An American expert who’s written on the situation in Bosnia says that it’s not surprising that NGOs went through a difficult period. “My feeling would be that it is unfair to criticize the NGOs in Bosnia,” says Eric Martin, assistant professor of management at Eastern Connecticut State University. “They did their best given enormous difficulty. Many other organizations didn’t want to touch these problems because they were difficult to solve, were impossible to measure, and often required difficult and sensitive decisions.

“Yes, there was a great deal of overlap, waste, and inefficiency early on,” continued Martin. “But over time, the dust settles and donors that choose to stick it out become more demanding, and NGOs begin to coordinate and find niches, and cooperate with donors and lead agencies and other implementing partners.”

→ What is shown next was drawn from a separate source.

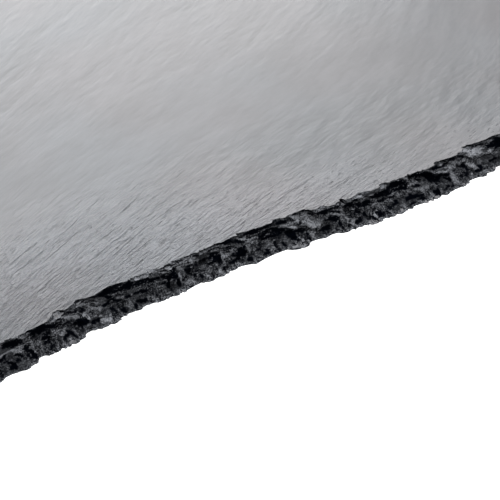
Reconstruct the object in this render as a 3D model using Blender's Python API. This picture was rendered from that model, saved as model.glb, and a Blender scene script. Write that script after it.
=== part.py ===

Still, some of the problems could have been prevented. To help NGOs survive over the long term, donors could have staggered their funding and guaranteed it over many years, instead of sending the money all at once, says Martin. He also pointed out that it would help if the large international organizations that flock to trouble spots would create what he called “a template that they could just bust out and apply for triage when first arriving in a troubled area.” One example of a tool that could be standardized and ready to deploy are computer solutions that “could be used to track expenditures, update progress, identify needs, et cetera.”

Now that the work of UMCOR and other NGOs that have pulled out of Bosnia is finished, Farquharson says it’s up to the local populace and politicians to provide the impetus for change. More than 10 years after the guns fell silent, the political system in Bosnia, where nationalist political parties continue to wield considerable power over a still ethnically divided country, is now what’s holding back progress. “This should not be a job done by international agencies. Substantial responsibility can rest with the local government, and should rest with them,” says Farquharson.